Das Anthropozän beginnt doch erst ab 1950? Der Vorschlag der Anthropocene Working Group

von Reinhold Leinfelder

Das Anthropozän-Konzept ist zwischenzeitlich zwar vielleicht nicht in aller Munde, aber doch in vielen natur-, sozial-, kultur- und geisteswissenschaftlichen Communities weit verbreitet, die Medien berichten nach wie vor recht ausführlich, Kultur- und Kunstaktivitäten finden (z.B. am Haus der Kulturen der Welt in Berlin) statt und noch dieses Jahr beginnt die bislang vielleicht größte wissenschaftsbasierte Ausstellung zum Anthropozän am Deutschen Museum in München. Der Verfasser freut sich, als Initiator, Ideengeber und „Coproduzent“ an diesen Aktivitäten beteiligt zu sein und als Sprecher des interdisziplinären Cluster-Projekts „Die Anthropozän-Küche. Das Labor der Verknüpfung von Haus und  Welt“ sowie in seiner Arbeitsgruppe „Anthropozänforschung“ spannende interdisziplinäre Fragen anpacken zu dürfen und auch seine Lehrveranstaltungen immer stärker in Richtung Anthropozän-Aspekt ausrichten zu können.  So weit, so gut.

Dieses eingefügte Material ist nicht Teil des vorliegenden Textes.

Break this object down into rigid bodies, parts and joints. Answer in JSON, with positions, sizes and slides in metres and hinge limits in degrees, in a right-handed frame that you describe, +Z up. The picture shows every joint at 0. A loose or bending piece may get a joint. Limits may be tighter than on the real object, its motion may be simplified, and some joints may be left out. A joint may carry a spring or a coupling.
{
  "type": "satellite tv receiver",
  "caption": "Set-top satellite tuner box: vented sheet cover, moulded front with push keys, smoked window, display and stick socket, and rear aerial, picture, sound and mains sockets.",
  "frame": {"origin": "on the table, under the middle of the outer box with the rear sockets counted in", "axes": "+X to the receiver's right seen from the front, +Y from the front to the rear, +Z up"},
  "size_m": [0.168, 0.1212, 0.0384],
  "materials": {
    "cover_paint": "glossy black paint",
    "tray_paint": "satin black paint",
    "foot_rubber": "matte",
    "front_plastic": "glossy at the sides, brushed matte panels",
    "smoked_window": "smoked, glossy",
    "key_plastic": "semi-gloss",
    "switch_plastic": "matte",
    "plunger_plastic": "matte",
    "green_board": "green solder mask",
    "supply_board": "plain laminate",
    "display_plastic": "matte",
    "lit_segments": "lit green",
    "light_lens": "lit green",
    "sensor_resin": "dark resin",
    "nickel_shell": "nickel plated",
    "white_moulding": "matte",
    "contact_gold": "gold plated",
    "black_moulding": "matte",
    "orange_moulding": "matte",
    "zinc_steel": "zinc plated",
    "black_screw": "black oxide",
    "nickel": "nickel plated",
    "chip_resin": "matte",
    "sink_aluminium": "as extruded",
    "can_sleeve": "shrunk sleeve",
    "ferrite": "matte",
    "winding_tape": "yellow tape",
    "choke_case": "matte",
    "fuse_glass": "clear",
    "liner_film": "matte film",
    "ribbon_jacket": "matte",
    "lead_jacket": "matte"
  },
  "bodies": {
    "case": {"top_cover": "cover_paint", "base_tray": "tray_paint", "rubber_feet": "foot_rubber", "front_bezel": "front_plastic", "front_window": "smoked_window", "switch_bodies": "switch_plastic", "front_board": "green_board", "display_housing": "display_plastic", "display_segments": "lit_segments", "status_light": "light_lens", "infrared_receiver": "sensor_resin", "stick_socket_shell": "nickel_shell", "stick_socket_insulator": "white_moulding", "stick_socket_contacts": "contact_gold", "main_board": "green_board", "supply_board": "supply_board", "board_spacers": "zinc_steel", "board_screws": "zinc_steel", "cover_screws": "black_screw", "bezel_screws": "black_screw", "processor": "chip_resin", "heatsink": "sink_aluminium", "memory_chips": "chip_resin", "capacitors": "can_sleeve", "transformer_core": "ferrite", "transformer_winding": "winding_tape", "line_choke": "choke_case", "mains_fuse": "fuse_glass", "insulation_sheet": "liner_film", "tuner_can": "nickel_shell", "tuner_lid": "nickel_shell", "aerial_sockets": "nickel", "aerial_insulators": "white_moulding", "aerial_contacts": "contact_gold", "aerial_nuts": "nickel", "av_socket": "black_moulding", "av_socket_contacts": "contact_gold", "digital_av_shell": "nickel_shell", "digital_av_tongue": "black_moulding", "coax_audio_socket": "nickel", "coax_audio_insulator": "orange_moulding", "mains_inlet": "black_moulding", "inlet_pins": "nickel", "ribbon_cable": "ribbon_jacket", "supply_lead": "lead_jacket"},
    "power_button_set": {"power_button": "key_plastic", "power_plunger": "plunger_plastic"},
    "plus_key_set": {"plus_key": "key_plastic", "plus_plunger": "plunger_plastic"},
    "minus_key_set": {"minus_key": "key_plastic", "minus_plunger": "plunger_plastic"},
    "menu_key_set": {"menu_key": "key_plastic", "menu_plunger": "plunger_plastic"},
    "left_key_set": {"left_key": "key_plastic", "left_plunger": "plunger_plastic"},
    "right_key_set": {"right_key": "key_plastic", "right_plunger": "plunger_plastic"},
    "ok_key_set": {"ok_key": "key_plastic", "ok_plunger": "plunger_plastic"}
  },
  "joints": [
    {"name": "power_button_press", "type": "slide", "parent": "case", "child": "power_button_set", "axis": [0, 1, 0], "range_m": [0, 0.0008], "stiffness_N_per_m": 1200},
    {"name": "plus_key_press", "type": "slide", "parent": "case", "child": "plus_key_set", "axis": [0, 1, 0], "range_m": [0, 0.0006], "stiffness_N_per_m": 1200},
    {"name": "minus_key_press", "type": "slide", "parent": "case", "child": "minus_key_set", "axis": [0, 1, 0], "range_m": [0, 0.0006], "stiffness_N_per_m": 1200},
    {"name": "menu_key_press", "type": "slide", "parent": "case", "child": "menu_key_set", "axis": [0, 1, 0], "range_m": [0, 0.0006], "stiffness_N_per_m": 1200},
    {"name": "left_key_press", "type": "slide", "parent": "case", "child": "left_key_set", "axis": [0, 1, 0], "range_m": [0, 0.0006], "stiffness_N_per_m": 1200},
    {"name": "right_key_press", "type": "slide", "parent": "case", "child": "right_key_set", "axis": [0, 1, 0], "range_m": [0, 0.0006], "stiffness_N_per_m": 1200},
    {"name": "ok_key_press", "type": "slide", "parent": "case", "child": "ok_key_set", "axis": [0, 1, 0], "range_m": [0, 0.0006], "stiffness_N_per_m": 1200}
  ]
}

Allerdings ist noch längst nicht klar, ob das Anthropozän auch ganz formal als neue erdgeschichtliche Epoche akzeptiert wird. Zuständig dafür ist sozusagen die Bürokratie der erdgeschichtlichen Wissenschaften, die „International Commission on Stratigraphy” (als  größter und ältester „scientific body“ der International Union of Geological Sciences, IUGS). Für alle Aspekte, welche die Unterteilung der Erdgeschichte in einzelne Zeitabschnitte angeht, müssen hier die „offiziellen“ Diskussionen geführt und die formalen Beschlüsse gefasst werden. Die ICS ist also vielleicht so etwas wie die UN der Geowissenschaften. Es gibt sehr viele Subkommissionen (mehrere für das Präkambrium, jeweils eine für die weiteren erdgeschichtlichen Perioden, wie Trias, Jura oder Kreidezeit). Natürlich gibt es auch eine Subkommission für Quartärstratitgraphie. Wann immer neue Untereinheiten etabliert, ältere Untereinheiten zusammengefasst oder auch Perioden- oder Untereinheitsgrenzen anders definiert werden sollen, werden die Subkommissionen aktiv. Oft dauert es viele Jahre, bis alle Vorschläge und Gegenargumente gesichtet, ausdiskutiert und abgewogen sind und dann ein formaler Beschluss gefasst wird.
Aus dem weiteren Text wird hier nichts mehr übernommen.